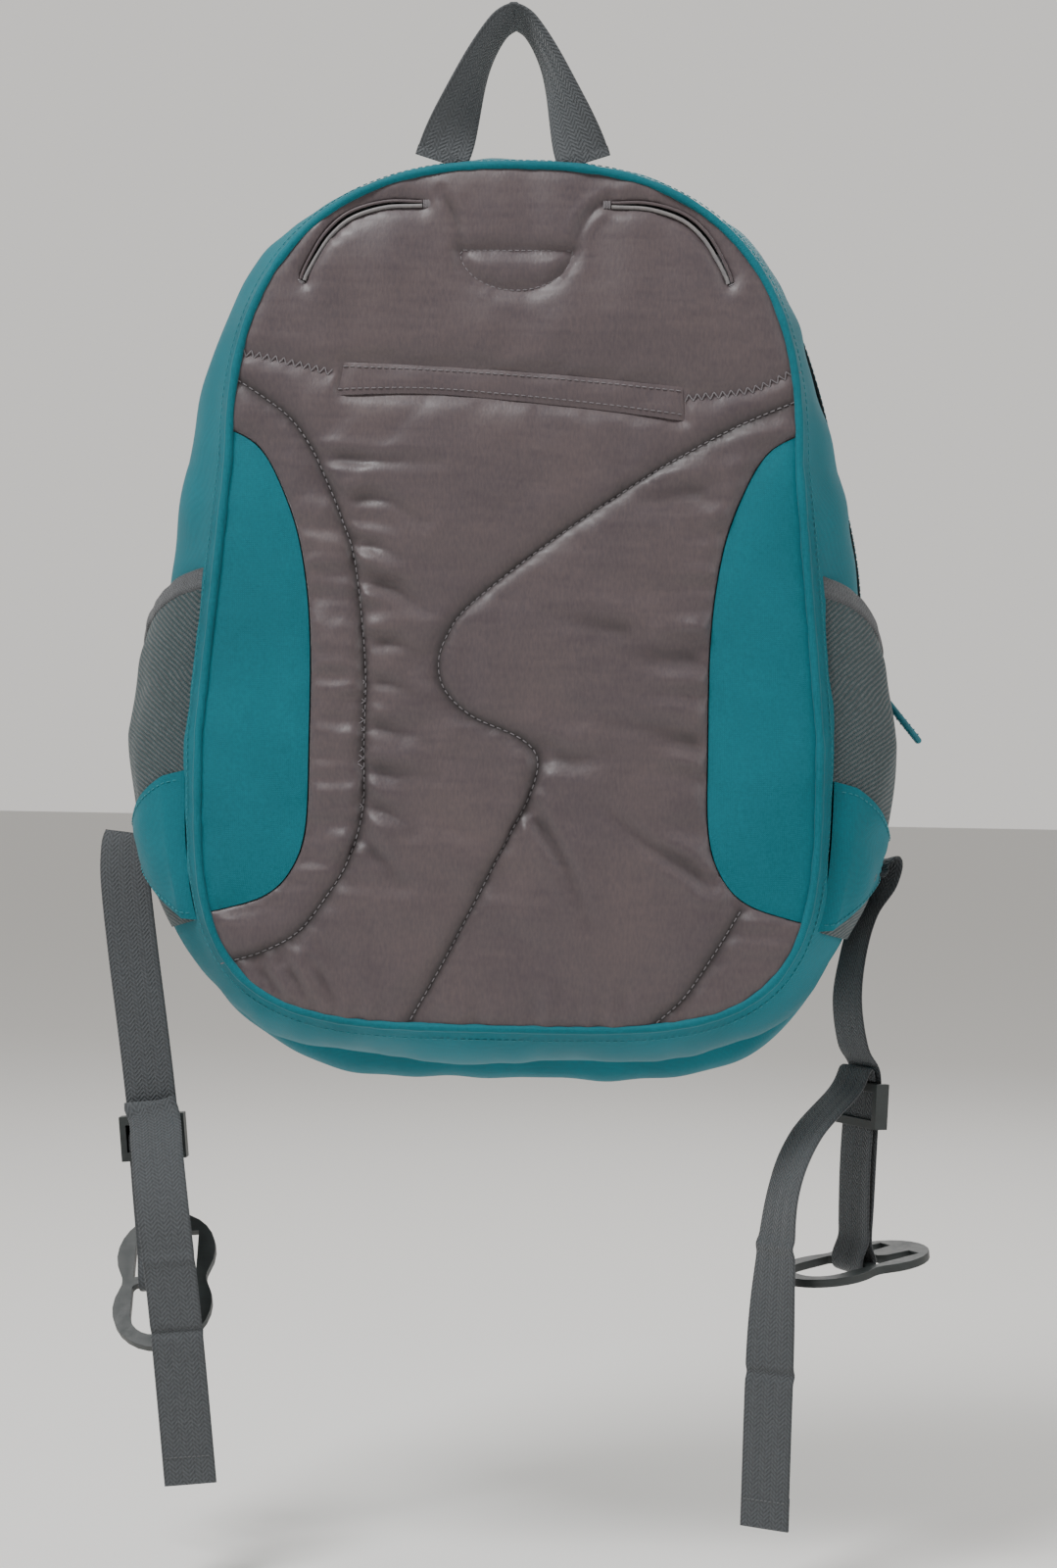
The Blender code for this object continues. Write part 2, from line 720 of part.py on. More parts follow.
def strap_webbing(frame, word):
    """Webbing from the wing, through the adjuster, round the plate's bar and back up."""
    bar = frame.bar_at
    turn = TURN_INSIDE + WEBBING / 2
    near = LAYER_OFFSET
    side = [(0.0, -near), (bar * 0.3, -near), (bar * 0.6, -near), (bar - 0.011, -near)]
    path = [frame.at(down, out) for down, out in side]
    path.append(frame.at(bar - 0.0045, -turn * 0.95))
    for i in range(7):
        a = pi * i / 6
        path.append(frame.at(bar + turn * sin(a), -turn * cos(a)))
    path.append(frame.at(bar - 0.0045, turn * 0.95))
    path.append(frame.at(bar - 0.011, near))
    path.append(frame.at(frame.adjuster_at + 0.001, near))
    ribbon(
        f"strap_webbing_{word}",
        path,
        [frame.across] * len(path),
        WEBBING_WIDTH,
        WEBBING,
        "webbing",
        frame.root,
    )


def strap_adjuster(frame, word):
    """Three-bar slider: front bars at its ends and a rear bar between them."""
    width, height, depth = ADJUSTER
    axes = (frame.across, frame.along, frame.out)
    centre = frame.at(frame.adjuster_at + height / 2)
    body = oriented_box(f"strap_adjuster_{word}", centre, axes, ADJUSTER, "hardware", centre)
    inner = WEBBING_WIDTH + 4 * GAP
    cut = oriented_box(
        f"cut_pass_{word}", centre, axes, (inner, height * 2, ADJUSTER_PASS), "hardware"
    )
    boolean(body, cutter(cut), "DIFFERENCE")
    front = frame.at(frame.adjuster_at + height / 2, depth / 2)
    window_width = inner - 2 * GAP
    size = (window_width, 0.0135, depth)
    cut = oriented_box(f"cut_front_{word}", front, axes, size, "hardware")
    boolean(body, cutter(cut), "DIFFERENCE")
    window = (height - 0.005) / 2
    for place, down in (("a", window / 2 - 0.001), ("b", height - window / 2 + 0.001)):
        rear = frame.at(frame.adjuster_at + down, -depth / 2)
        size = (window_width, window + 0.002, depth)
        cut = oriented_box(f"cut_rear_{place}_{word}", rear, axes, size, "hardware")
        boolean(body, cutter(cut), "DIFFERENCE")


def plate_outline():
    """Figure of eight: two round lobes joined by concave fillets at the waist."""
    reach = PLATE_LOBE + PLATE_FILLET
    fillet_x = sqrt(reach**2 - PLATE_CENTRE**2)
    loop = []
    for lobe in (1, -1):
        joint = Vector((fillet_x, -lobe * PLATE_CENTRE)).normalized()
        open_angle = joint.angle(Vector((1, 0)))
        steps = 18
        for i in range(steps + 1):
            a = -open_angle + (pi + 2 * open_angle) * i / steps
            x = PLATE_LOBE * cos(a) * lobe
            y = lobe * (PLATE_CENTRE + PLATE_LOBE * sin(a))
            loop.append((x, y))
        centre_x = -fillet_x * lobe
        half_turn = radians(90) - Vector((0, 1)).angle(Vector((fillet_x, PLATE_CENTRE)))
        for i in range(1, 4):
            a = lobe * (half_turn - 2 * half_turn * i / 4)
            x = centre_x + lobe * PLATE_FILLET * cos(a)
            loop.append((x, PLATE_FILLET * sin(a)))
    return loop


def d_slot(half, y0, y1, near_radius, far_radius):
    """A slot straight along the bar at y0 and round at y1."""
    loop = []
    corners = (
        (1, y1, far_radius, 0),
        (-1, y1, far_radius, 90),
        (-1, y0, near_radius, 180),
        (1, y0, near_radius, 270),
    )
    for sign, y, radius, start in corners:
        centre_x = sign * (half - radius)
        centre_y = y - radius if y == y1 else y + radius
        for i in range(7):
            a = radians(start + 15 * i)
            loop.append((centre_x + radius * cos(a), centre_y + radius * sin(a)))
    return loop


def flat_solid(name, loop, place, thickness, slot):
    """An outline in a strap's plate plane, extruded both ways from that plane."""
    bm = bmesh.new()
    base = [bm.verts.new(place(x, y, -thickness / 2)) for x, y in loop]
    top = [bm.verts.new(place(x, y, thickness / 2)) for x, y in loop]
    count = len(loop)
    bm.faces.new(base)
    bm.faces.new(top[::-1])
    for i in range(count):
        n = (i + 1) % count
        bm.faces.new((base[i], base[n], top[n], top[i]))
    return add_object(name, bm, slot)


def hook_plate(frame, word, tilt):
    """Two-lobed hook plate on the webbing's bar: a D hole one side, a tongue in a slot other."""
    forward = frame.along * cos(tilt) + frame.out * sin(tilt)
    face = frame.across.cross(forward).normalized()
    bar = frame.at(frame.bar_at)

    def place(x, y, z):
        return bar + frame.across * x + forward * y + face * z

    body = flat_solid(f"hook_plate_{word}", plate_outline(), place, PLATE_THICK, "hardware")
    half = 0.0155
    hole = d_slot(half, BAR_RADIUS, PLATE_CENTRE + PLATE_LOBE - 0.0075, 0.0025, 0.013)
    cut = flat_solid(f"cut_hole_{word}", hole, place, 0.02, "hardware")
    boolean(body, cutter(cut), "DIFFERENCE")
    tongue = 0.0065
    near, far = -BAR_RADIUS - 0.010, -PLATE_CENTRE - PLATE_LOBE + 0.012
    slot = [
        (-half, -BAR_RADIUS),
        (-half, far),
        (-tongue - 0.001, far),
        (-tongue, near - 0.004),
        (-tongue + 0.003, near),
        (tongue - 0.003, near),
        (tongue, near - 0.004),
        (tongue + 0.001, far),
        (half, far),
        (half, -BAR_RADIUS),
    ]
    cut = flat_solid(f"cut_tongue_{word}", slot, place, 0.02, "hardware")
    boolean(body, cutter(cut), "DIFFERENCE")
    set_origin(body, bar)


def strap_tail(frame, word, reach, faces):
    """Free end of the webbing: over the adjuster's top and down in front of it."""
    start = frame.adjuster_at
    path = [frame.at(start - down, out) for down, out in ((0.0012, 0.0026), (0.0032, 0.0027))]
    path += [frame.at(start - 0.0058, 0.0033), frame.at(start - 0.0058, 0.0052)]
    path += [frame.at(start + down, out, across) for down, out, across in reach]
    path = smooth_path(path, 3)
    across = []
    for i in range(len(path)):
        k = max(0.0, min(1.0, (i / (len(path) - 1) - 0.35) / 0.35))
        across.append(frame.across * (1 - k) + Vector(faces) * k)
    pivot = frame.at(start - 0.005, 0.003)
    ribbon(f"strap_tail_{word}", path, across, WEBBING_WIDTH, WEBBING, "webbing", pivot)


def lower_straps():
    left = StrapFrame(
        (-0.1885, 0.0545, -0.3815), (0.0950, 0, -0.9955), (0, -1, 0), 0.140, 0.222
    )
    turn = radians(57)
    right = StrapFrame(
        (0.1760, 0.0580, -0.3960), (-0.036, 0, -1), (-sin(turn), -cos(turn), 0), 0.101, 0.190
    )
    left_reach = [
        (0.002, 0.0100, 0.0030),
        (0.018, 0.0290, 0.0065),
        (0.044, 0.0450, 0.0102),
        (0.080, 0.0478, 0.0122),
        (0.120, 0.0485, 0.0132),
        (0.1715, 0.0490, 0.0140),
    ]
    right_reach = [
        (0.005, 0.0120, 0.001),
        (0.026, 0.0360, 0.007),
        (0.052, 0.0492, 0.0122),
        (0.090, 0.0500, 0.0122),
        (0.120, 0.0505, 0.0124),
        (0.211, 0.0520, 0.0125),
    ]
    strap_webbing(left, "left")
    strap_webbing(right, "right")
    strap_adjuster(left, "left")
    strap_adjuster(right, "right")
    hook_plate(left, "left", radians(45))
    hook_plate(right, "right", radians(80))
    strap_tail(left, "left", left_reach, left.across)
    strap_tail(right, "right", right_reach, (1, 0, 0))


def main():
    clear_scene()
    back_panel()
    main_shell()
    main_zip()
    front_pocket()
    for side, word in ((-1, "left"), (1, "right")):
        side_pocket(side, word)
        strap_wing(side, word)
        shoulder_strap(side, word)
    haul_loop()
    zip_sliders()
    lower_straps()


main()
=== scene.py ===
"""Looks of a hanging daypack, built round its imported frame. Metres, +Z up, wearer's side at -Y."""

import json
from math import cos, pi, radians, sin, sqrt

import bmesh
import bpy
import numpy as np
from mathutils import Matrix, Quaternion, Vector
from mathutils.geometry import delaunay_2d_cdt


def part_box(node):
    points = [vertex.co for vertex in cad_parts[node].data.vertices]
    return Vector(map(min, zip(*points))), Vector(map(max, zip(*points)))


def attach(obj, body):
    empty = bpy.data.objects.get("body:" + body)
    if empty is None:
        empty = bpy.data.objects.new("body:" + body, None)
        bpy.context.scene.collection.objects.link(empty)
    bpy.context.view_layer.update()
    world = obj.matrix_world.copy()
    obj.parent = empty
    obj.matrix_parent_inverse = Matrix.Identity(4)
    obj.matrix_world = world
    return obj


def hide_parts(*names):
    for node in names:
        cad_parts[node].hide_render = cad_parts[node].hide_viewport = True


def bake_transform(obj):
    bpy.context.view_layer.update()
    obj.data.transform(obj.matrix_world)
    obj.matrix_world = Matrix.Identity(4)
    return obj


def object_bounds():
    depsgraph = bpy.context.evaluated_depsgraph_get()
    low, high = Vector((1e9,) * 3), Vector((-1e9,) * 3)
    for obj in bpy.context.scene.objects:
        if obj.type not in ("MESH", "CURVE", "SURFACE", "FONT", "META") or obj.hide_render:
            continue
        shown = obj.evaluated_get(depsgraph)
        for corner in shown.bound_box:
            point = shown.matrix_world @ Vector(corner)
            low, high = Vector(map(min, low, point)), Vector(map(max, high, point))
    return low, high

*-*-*

→ **The exercise**: The lines to be given again exactly are those from the one containing "front_pocket()" up to and including the one containing "for corner in".

→ **Finished answer**:
    front_pocket()
    for side, word in ((-1, "left"), (1, "right")):
        side_pocket(side, word)
        strap_wing(side, word)
        shoulder_strap(side, word)
    haul_loop()
    zip_sliders()
    lower_straps()


main()
=== scene.py ===
"""Looks of a hanging daypack, built round its imported frame. Metres, +Z up, wearer's side at -Y."""

import json
from math import cos, pi, radians, sin, sqrt

import bmesh
import bpy
import numpy as np
from mathutils import Matrix, Quaternion, Vector
from mathutils.geometry import delaunay_2d_cdt


def part_box(node):
    points = [vertex.co for vertex in cad_parts[node].data.vertices]
    return Vector(map(min, zip(*points))), Vector(map(max, zip(*points)))


def attach(obj, body):
    empty = bpy.data.objects.get("body:" + body)
    if empty is None:
        empty = bpy.data.objects.new("body:" + body, None)
        bpy.context.scene.collection.objects.link(empty)
    bpy.context.view_layer.update()
    world = obj.matrix_world.copy()
    obj.parent = empty
    obj.matrix_parent_inverse = Matrix.Identity(4)
    obj.matrix_world = world
    return obj


def hide_parts(*names):
    for node in names:
        cad_parts[node].hide_render = cad_parts[node].hide_viewport = True


def bake_transform(obj):
    bpy.context.view_layer.update()
    obj.data.transform(obj.matrix_world)
    obj.matrix_world = Matrix.Identity(4)
    return obj


def object_bounds():
    depsgraph = bpy.context.evaluated_depsgraph_get()
    low, high = Vector((1e9,) * 3), Vector((-1e9,) * 3)
    for obj in bpy.context.scene.objects:
        if obj.type not in ("MESH", "CURVE", "SURFACE", "FONT", "META") or obj.hide_render:
            continue
        shown = obj.evaluated_get(depsgraph)
        for corner in shown.bound_box:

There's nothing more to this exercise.